— Start of Data supplied —

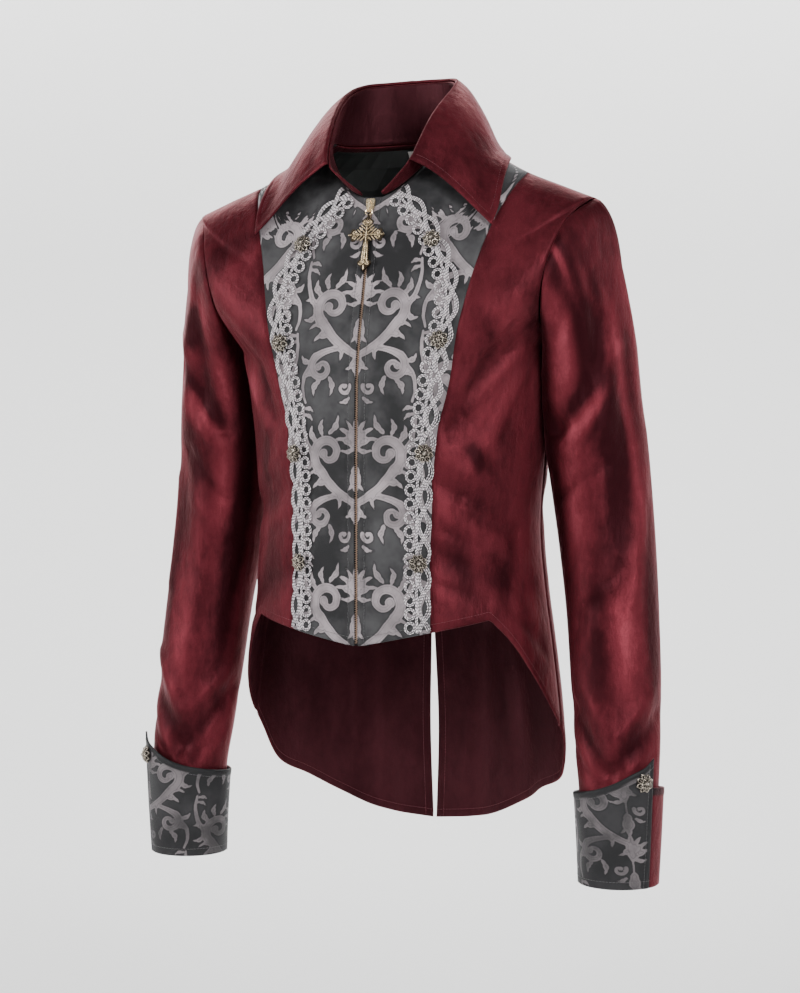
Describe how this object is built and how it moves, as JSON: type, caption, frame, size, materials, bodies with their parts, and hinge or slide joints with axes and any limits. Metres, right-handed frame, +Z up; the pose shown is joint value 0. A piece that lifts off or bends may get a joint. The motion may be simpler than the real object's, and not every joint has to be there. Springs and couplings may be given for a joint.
{
  "type": "tailored velvet zip jacket",
  "caption": "Fitted zip-front velvet jacket with a pointed fall collar, patterned front panels, braid, dome buttons, cut-away fronts and split tails, in its worn, hollow shape.",
  "frame": {"origin": "the middle of the neck base, level with the two points where the shoulder seams meet the neck; the wearer holds the jacket up there", "axes": "+Z up, -Y the way the front faces, +X the wearer's left"},
  "size_m": [0.5654, 0.2327, 0.8307],
  "materials": {
    "velvet": "wine-red velvet with a short, glossy nap",
    "jacquard": "charcoal and mauve-grey jacquard, half matt",
    "braid": "pale silver corded braid, satin",
    "lining": "black lining, half matt",
    "label": "white woven label, blank",
    "zip_tape": "black zip tape, matt",
    "zip_teeth": "copper-coloured metal teeth",
    "pale_gold": "pale gold, polished",
    "antique_brass": "antique brass, dark in its hollows",
    "antique_silver": "antique silver, dark in its hollows"
  },
  "bodies": {
    "garment": {"back_left": "velvet", "back_right": "velvet", "front_side_left": "velvet", "front_side_right": "velvet", "sleeve_left": "velvet", "sleeve_right": "velvet", "cuff_back_left": "velvet", "cuff_back_right": "velvet", "collar_stand": "velvet", "collar_fall": "velvet", "front_panel_left": "jacquard", "front_panel_right": "jacquard", "cuff_front_left": "jacquard", "cuff_front_right": "jacquard", "braid_left": "braid", "braid_right": "braid", "neck_lining": "lining", "neck_label": "label", "zip_tape": "zip_tape", "zip_chain": "zip_teeth", "zip_slider": "pale_gold", "button_left_1": "antique_silver", "button_left_2": "antique_silver", "button_left_3": "antique_silver", "button_left_4": "antique_silver", "button_right_1": "antique_silver", "button_right_2": "antique_silver", "button_right_3": "antique_silver", "button_right_4": "antique_silver", "cuff_button_left": "antique_silver", "cuff_button_right": "antique_silver"},
    "ring": {"pull_ring": "pale_gold"},
    "pendant": {"cross_pendant": "antique_brass"}
  },
  "joints": [
    {"name": "ring_hinge", "type": "hinge", "parent": "garment", "child": "ring", "pos_m": [0, -0.08558, -0.07968], "axis": [-1, 0, 0], "range_deg": [0, 120]},
    {"name": "pendant_hinge", "type": "hinge", "parent": "ring", "child": "pendant", "pos_m": [0, -0.08726, -0.08668], "axis": [-1, 0, 0], "range_deg": [0, 55]}
  ]
}
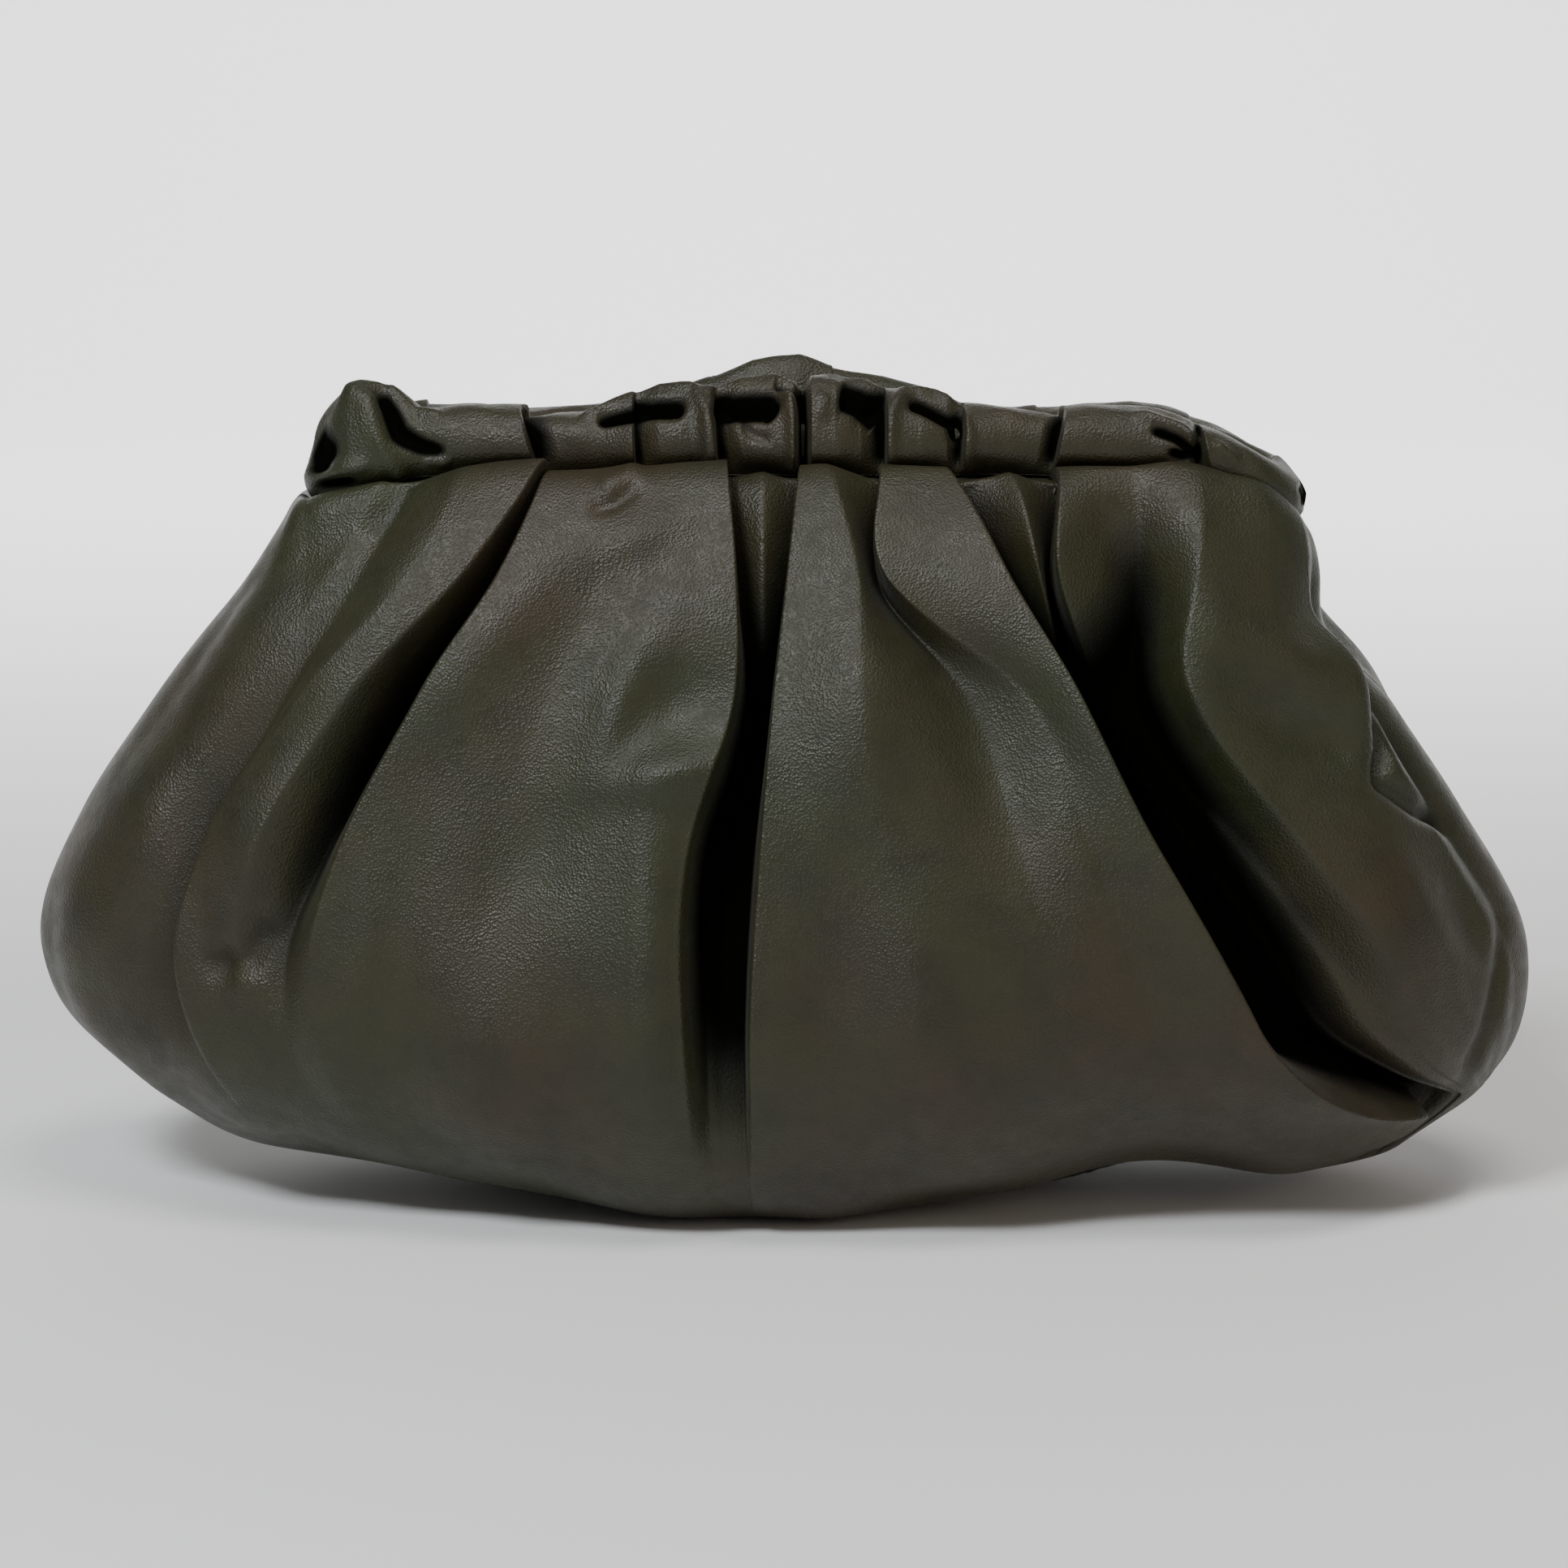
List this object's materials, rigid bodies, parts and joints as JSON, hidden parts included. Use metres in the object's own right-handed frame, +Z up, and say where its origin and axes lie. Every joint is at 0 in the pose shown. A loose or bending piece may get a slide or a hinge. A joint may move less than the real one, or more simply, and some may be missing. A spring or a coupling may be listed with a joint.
{
  "type": "cloud pouch bag",
  "caption": "Soft gathered leather clutch on a hidden hinge frame, with deep pleats falling from the mouth to a rounded belly and a flat base.",
  "frame": {"origin": "middle of the flat base, on the surface the bag stands on, under the centre of the bag's box", "axes": "+Z up, +X along the bag's length to the right seen from the front, +Y from the front to the back"},
  "size_m": [0.3089, 0.1278, 0.1717],
  "materials": {
    "leather": "soft satin leather with a fine pebbled grain, dark olive brown",
    "frame_metal": "dark reddish brown coated steel"
  },
  "bodies": {
    "root": {"panel_front": "leather", "panel_back": "leather", "sleeve_front": "leather", "sleeve_back": "leather", "frame": "frame_metal"}
  },
  "joints": []
}
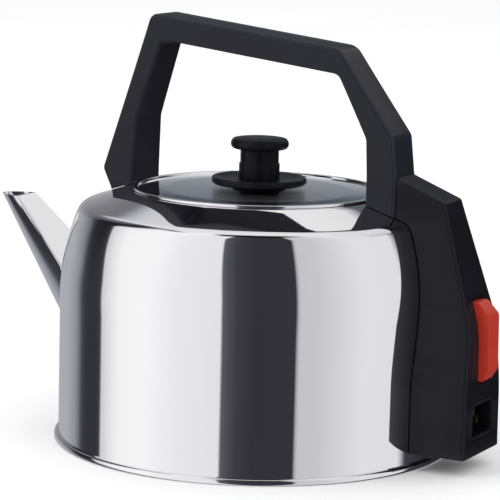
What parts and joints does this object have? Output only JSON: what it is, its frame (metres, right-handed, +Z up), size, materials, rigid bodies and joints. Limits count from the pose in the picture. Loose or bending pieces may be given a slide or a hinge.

— End of Data supplied —

**Requirements**
Repeat the material from above exactly, word for word.

**Answer in full**
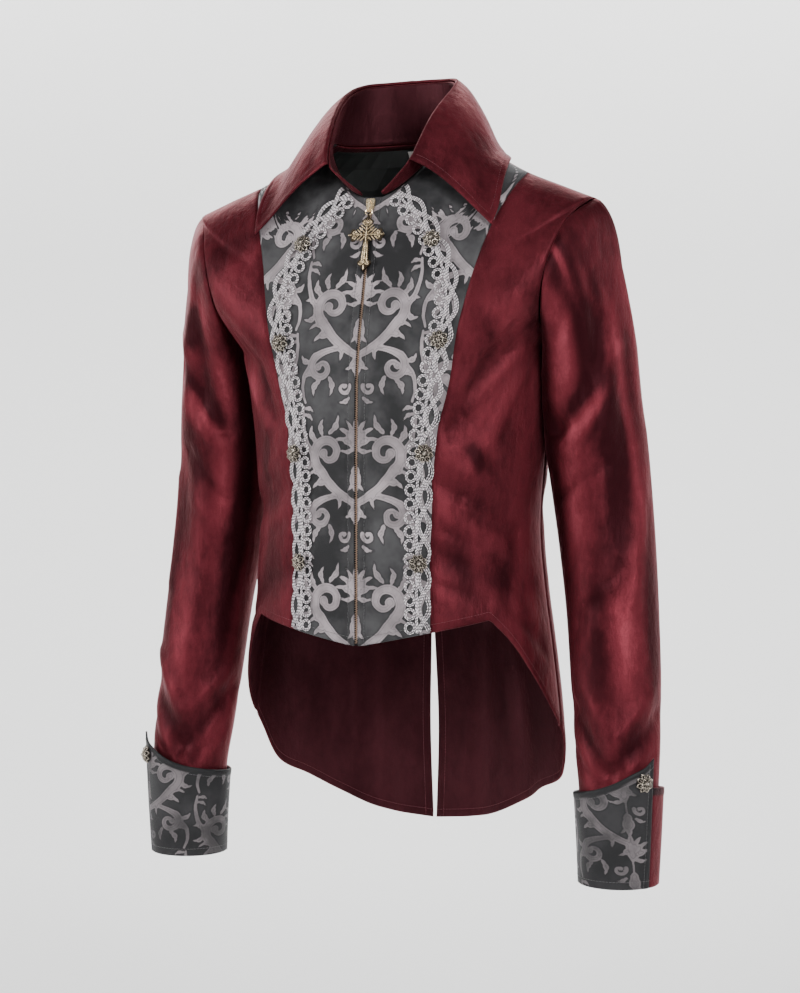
Describe how this object is built and how it moves, as JSON: type, caption, frame, size, materials, bodies with their parts, and hinge or slide joints with axes and any limits. Metres, right-handed frame, +Z up; the pose shown is joint value 0. A piece that lifts off or bends may get a joint. The motion may be simpler than the real object's, and not every joint has to be there. Springs and couplings may be given for a joint.
{
  "type": "tailored velvet zip jacket",
  "caption": "Fitted zip-front velvet jacket with a pointed fall collar, patterned front panels, braid, dome buttons, cut-away fronts and split tails, in its worn, hollow shape.",
  "frame": {"origin": "the middle of the neck base, level with the two points where the shoulder seams meet the neck; the wearer holds the jacket up there", "axes": "+Z up, -Y the way the front faces, +X the wearer's left"},
  "size_m": [0.5654, 0.2327, 0.8307],
  "materials": {
    "velvet": "wine-red velvet with a short, glossy nap",
    "jacquard": "charcoal and mauve-grey jacquard, half matt",
    "braid": "pale silver corded braid, satin",
    "lining": "black lining, half matt",
    "label": "white woven label, blank",
    "zip_tape": "black zip tape, matt",
    "zip_teeth": "copper-coloured metal teeth",
    "pale_gold": "pale gold, polished",
    "antique_brass": "antique brass, dark in its hollows",
    "antique_silver": "antique silver, dark in its hollows"
  },
  "bodies": {
    "garment": {"back_left": "velvet", "back_right": "velvet", "front_side_left": "velvet", "front_side_right": "velvet", "sleeve_left": "velvet", "sleeve_right": "velvet", "cuff_back_left": "velvet", "cuff_back_right": "velvet", "collar_stand": "velvet", "collar_fall": "velvet", "front_panel_left": "jacquard", "front_panel_right": "jacquard", "cuff_front_left": "jacquard", "cuff_front_right": "jacquard", "braid_left": "braid", "braid_right": "braid", "neck_lining": "lining", "neck_label": "label", "zip_tape": "zip_tape", "zip_chain": "zip_teeth", "zip_slider": "pale_gold", "button_left_1": "antique_silver", "button_left_2": "antique_silver", "button_left_3": "antique_silver", "button_left_4": "antique_silver", "button_right_1": "antique_silver", "button_right_2": "antique_silver", "button_right_3": "antique_silver", "button_right_4": "antique_silver", "cuff_button_left": "antique_silver", "cuff_button_right": "antique_silver"},
    "ring": {"pull_ring": "pale_gold"},
    "pendant": {"cross_pendant": "antique_brass"}
  },
  "joints": [
    {"name": "ring_hinge", "type": "hinge", "parent": "garment", "child": "ring", "pos_m": [0, -0.08558, -0.07968], "axis": [-1, 0, 0], "range_deg": [0, 120]},
    {"name": "pendant_hinge", "type": "hinge", "parent": "ring", "child": "pendant", "pos_m": [0, -0.08726, -0.08668], "axis": [-1, 0, 0], "range_deg": [0, 55]}
  ]
}
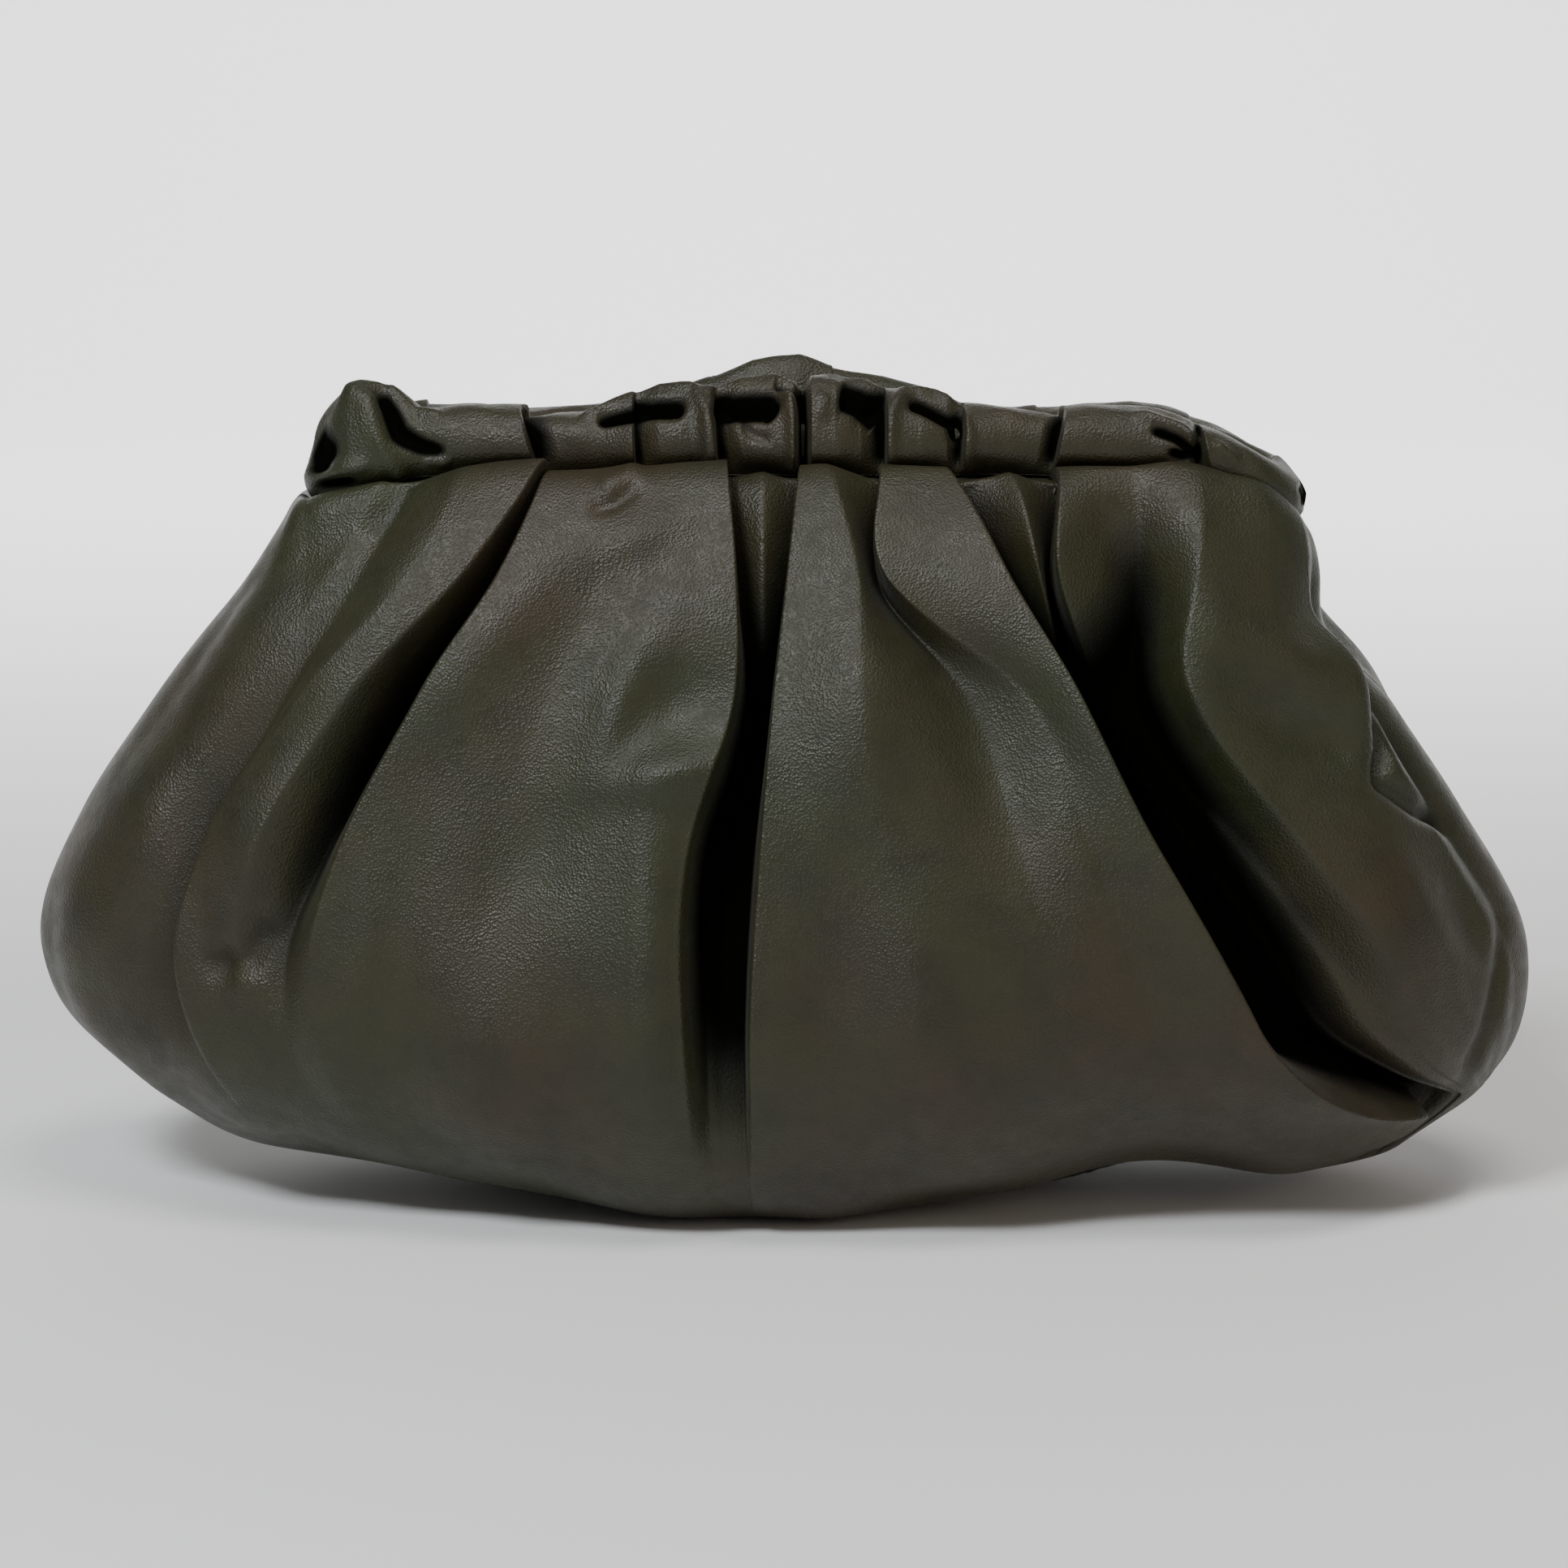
List this object's materials, rigid bodies, parts and joints as JSON, hidden parts included. Use metres in the object's own right-handed frame, +Z up, and say where its origin and axes lie. Every joint is at 0 in the pose shown. A loose or bending piece may get a slide or a hinge. A joint may move less than the real one, or more simply, and some may be missing. A spring or a coupling may be listed with a joint.
{
  "type": "cloud pouch bag",
  "caption": "Soft gathered leather clutch on a hidden hinge frame, with deep pleats falling from the mouth to a rounded belly and a flat base.",
  "frame": {"origin": "middle of the flat base, on the surface the bag stands on, under the centre of the bag's box", "axes": "+Z up, +X along the bag's length to the right seen from the front, +Y from the front to the back"},
  "size_m": [0.3089, 0.1278, 0.1717],
  "materials": {
    "leather": "soft satin leather with a fine pebbled grain, dark olive brown",
    "frame_metal": "dark reddish brown coated steel"
  },
  "bodies": {
    "root": {"panel_front": "leather", "panel_back": "leather", "sleeve_front": "leather", "sleeve_back": "leather", "frame": "frame_metal"}
  },
  "joints": []
}
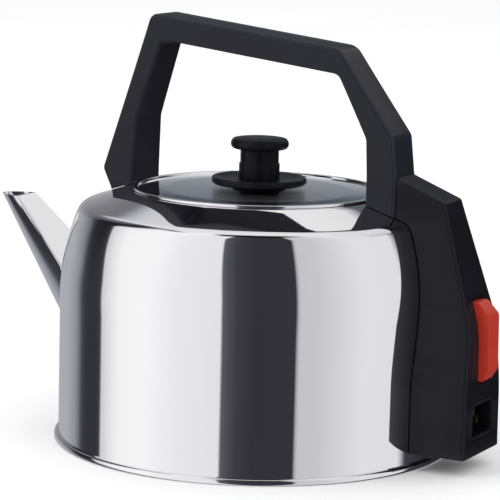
What parts and joints does this object have? Output only JSON: what it is, its frame (metres, right-handed, +Z up), size, materials, rigid bodies and joints. Limits count from the pose in the picture. Loose or bending pieces may be given a slide or a hinge.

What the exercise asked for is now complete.